L’autre événement, c’est la présence de monstres sacrés américains. Martin Scorsese, Francis Ford Coppola…
Mardi soir, le Scorsese a provoqué un grand choc émotionnel. J’adore The Irishman, je trouve que c’est un de ses plus beaux films parce qu’il touche à des émotions intimes que je ne lui connaissais pas. C’est un cinéaste de génie, avec une énergie remarquable, mais je ne le mettais pas dans la catégorie des cinéastes « émouvants ». L’énergie passait toujours avant. Il y avait bien un sentiment tragique, parfois de la nostalgie dans ses films, mais là, il y a une émotion intime inédite. La montée de la mort, la vieillesse… tout cela est totalement nouveau chez lui. C’est un film du renouvellement. Et puis comme vous le disiez, Coppola arrive. Je suis ravi qu’on l’accueille à Lyon et qu’on lui remette le Prix Lumière. Ce sera l’occasion de revoir les classiques, mais aussi de redécouvrir deux ou trois films qui me paraissent très sous-estimés. Jardins de pierre est très émouvant, un des rares films américains où l’on voit les conséquences de la guerre. Et Tucker ! On va revoir Tucker dans une copie 4K magnifique et on va découvrir à quel point il s’agit en fait de son film le plus autobiographique…
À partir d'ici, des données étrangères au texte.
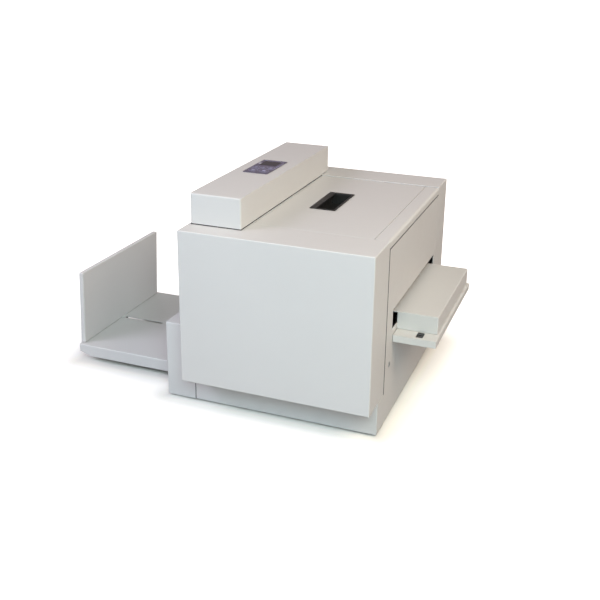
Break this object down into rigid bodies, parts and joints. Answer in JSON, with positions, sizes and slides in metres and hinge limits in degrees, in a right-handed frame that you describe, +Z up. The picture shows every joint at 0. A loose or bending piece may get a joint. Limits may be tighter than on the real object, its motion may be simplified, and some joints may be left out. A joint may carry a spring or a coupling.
{
  "type": "booklet spine squaring machine",
  "caption": "Hand-fed desktop booklet spine squarer: sheet-steel body, infeed deck right, delivery tray with sliding stop left, hinged lid, raised control box.",
  "frame": {"origin": "on the surface that the machine stands on, under the middle of the machine's whole box, from the delivery stop to the infeed ledge and from the front cover to the mains inlet", "axes": "+Z up. +X from the delivery side to the infeed side, the way an operator at the front sees it from left to right. +Y from the front cover to the rear cover."},
  "size_m": [0.72, 0.527, 0.4061],
  "materials": {
    "painted_steel": "light warm grey powder coat with a fine even texture, satin",
    "rubber": "black rubber, matt",
    "black_plastic": "black moulded plastic, finely grained",
    "zinc_steel": "zinc-plated sheet steel, satin",
    "ground_steel": "ground steel, bright",
    "aluminium": "machined aluminium",
    "motor_case": "black enamelled motor can",
    "supply_case": "folded aluminium case",
    "board_green": "green solder mask",
    "overlay_film": "printed polyester film, muted violet grey",
    "key_film": "pale violet moulded keys, satin",
    "display_glass": "dark polished display window"
  },
  "bodies": {
    "machine": {"base_pan": "painted_steel", "front_cover": "painted_steel", "rear_cover": "painted_steel", "right_side_panel": "painted_steel", "left_side_panel": "painted_steel", "top_frame": "painted_steel", "control_box": "painted_steel", "infeed_deck": "painted_steel", "infeed_ledge": "painted_steel", "delivery_housing": "painted_steel", "delivery_tray": "painted_steel", "foot_front_left": "rubber", "foot_rear_left": "rubber", "foot_front_right": "rubber", "foot_rear_right": "rubber", "transport_belt": "rubber", "jack_belt": "rubber", "infeed_sensor": "black_plastic", "mains_inlet": "black_plastic", "side_panel_screw": "zinc_steel", "hinge_pin_front": "zinc_steel", "hinge_pin_rear": "zinc_steel", "control_floor": "zinc_steel", "outfeed_deck": "zinc_steel", "frame_plate_front": "zinc_steel", "frame_plate_rear": "zinc_steel", "upper_jaw": "ground_steel", "guide_rod_left": "ground_steel", "guide_rod_right": "ground_steel", "transport_motor": "motor_case", "jack_motor": "motor_case", "lead_screw_motor": "motor_case", "power_supply": "supply_case", "control_board": "board_green", "keypad_overlay": "overlay_film", "display_window": "display_glass"},
    "lid": {"top_lid": "painted_steel", "lid_grip": "black_plastic"},
    "key_start": {"key_start": "key_film"},
    "key_stop": {"key_stop": "key_film"},
    "key_minus": {"key_minus": "key_film"},
    "key_plus": {"key_plus": "key_film"},
    "key_mode": {"key_mode": "key_film"},
    "delivery_stop": {"delivery_stop": "painted_steel"},
    "stop_knob": {"stop_knob": "black_plastic"},
    "infeed_drive_roller": {"infeed_drive_roller": "rubber"},
    "outfeed_drive_roller": {"outfeed_drive_roller": "rubber"},
    "motor_pulley": {"motor_pulley": "aluminium"},
    "infeed_nip_carrier": {"infeed_nip_carrier": "zinc_steel"},
    "infeed_nip_roller": {"infeed_nip_roller": "rubber"},
    "outfeed_nip_carrier": {"outfeed_nip_carrier": "zinc_steel"},
    "outfeed_nip_roller": {"outfeed_nip_roller": "rubber"},
    "lower_jaw": {"lower_jaw": "ground_steel"},
    "jack_screw_front": {"jack_screw_front": "ground_steel"},
    "jack_screw_rear": {"jack_screw_rear": "ground_steel"},
    "press_carriage": {"press_carriage": "aluminium"},
    "press_roller": {"press_roller": "ground_steel"},
    "lead_screw": {"lead_screw": "ground_steel"},
    "stop_gate": {"stop_gate": "zinc_steel"},
    "mains_switch": {"mains_switch": "black_plastic"}
  },
  "joints": [
    {"name": "lid_hinge", "type": "hinge", "parent": "machine", "child": "lid", "pos_m": [0.2425, 0, 0.3415], "axis": [0, 1, 0], "range_deg": [0, 95]},
    {"name": "key_start_press", "type": "slide", "parent": "machine", "child": "key_start", "axis": [0, 0, -1], "range_m": [0, 0.0008], "stiffness_N_per_m": 300, "springref_m": -0.0015},
    {"name": "key_stop_press", "type": "slide", "parent": "machine", "child": "key_stop", "axis": [0, 0, -1], "range_m": [0, 0.0008], "stiffness_N_per_m": 300, "springref_m": -0.0015},
    {"name": "key_minus_press", "type": "slide", "parent": "machine", "child": "key_minus", "axis": [0, 0, -1], "range_m": [0, 0.0008], "stiffness_N_per_m": 300, "springref_m": -0.0015},
    {"name": "key_plus_press", "type": "slide", "parent": "machine", "child": "key_plus", "axis": [0, 0, -1], "range_m": [0, 0.0008], "stiffness_N_per_m": 300, "springref_m": -0.0015},
    {"name": "key_mode_press", "type": "slide", "parent": "machine", "child": "key_mode", "axis": [0, 0, -1], "range_m": [0, 0.0008], "stiffness_N_per_m": 300, "springref_m": -0.0015},
    {"name": "delivery_stop_slide", "type": "slide", "parent": "machine", "child": "delivery_stop", "axis": [1, 0, 0], "range_m": [0, 0.09]},
    {"name": "stop_knob_turn", "type": "hinge", "parent": "delivery_stop", "child": "stop_knob", "pos_m": [-0.3495, 0, 0.028], "axis": [0, 0, 1], "range_deg": [0, 180]},
    {"name": "infeed_drive_spin", "type": "hinge", "parent": "machine", "child": "infeed_drive_roller", "pos_m": [0.237, 0, 0.182], "axis": [0, 1, 0], "continuous": true},
    {"name": "outfeed_drive_spin", "type": "hinge", "parent": "machine", "child": "outfeed_drive_roller", "pos_m": [-0.02, 0, 0.182], "axis": [0, 1, 0], "continuous": true},
    {"name": "motor_pulley_spin", "type": "hinge", "parent": "machine", "child": "motor_pulley", "pos_m": [0.175, -0.2115, 0.098], "axis": [0, 1, 0], "continuous": true},
    {"name": "infeed_nip_close", "type": "slide", "parent": "machine", "child": "infeed_nip_carrier", "axis": [0, 0, -1], "range_m": [0, 0.0135], "stiffness_N_per_m": 900, "springref_m": -0.02},
    {"name": "infeed_nip_spin", "type": "hinge", "parent": "infeed_nip_carrier", "child": "infeed_nip_roller", "pos_m": [0.237, 0, 0.224], "axis": [0, 1, 0], "continuous": true},
    {"name": "outfeed_nip_close", "type": "slide", "parent": "machine", "child": "outfeed_nip_carrier", "axis": [0, 0, -1], "range_m": [0, 0.0135], "stiffness_N_per_m": 900, "springref_m": -0.02},
    {"name": "outfeed_nip_spin", "type": "hinge", "parent": "outfeed_nip_carrier", "child": "outfeed_nip_roller", "pos_m": [-0.02, 0, 0.224], "axis": [0, 1, 0], "continuous": true},
    {"name": "lower_jaw_lift", "type": "slide", "parent": "machine", "child": "lower_jaw", "axis": [0, 0, 1], "range_m": [0, 0.016]},
    {"name": "jack_screw_front_spin", "type": "hinge", "parent": "machine", "child": "jack_screw_front", "pos_m": [0.11, -0.1235, 0.1], "axis": [0, 0, 1], "range_deg": [-722, 0]},
    {"name": "jack_screw_rear_spin", "type": "hinge", "parent": "machine", "child": "jack_screw_rear", "pos_m": [0.11, 0.1315, 0.1], "axis": [0, 0, 1], "range_deg": [-722, 0]},
    {"name": "press_carriage_slide", "type": "slide", "parent": "machine", "child": "press_carriage", "axis": [0, 1, 0], "range_m": [0, 0.346]},
    {"name": "lead_screw_spin", "type": "hinge", "parent": "machine", "child": "lead_screw", "pos_m": [0.038, 0, 0.272], "axis": [0, 1, 0], "range_deg": [-5000, 0]},
    {"name": "press_roller_spin", "type": "hinge", "parent": "press_carriage", "child": "press_roller", "pos_m": [0.04, -0.1715, 0.21], "axis": [0, 0, 1], "continuous": true},
    {"name": "stop_gate_lift", "type": "hinge", "parent": "machine", "child": "stop_gate", "pos_m": [0.058, 0, 0.15], "axis": [0, 1, 0], "range_deg": [0, 90]},
    {"name": "mains_switch_rock", "type": "hinge", "parent": "machine", "child": "mains_switch", "pos_m": [0.167, 0.2555, 0.1], "axis": [1, 0, 0], "range_deg": [-12, 0]}
  ],
  "couplings": [
    {"joint": "outfeed_drive_spin", "follows": "infeed_drive_spin", "ratio": 1},
    {"joint": "motor_pulley_spin", "follows": "infeed_drive_spin", "ratio": 1},
    {"joint": "jack_screw_front_spin", "follows": "lower_jaw_lift", "rad_per_m": -785.4},
    {"joint": "jack_screw_rear_spin", "follows": "lower_jaw_lift", "rad_per_m": -785.4},
    {"joint": "lead_screw_spin", "follows": "press_carriage_slide", "rad_per_m": -251.33},
    {"joint": "press_roller_spin", "follows": "press_carriage_slide", "rad_per_m": -50}
  ]
}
Au MIFC, le marché du film du festival, on entend les éditeurs rappeler que le Patrimoine est très vivant, et qu’il permet de mieux regarder le cinéma d’aujourd’hui et surtout d’être optimiste sur le futur du cinéma. C’est votre cas ?
Sur ce sujet, j’ai deux choses à dire : il faut d’abord sans cesse rappeler aux gens qu’ils doivent acheter des DVD de patrimoine. Gaumont, Pathé et bien d’autres éditeurs proposent des restaurations magnifiques de films essentiels et il faut encourager cette politique de restauration. La deuxième chose, comme vous le disiez, c’est que le patrimoine sert aussi à regarder vers le futur. Regarder des films et en faire n’a jamais été aussi facile qu’aujourd’hui. Je vois très fréquemment des quantités de bons films. Français, américains, asiatiques… Récemment, j’ai été très agréablement surpris par Fête de famille de Cédric Kahn ; j’ai beaucoup aimé le dernier Quentin Tarantino et regardez la qualité d’écriture du cinéma américain : Steven Zaillian, qui a écrit The Irishman, est un scénariste très doué. Je n’ai aucune crainte pour le cinéma. Les bons films sont toujours aussi nombreux qu’avant.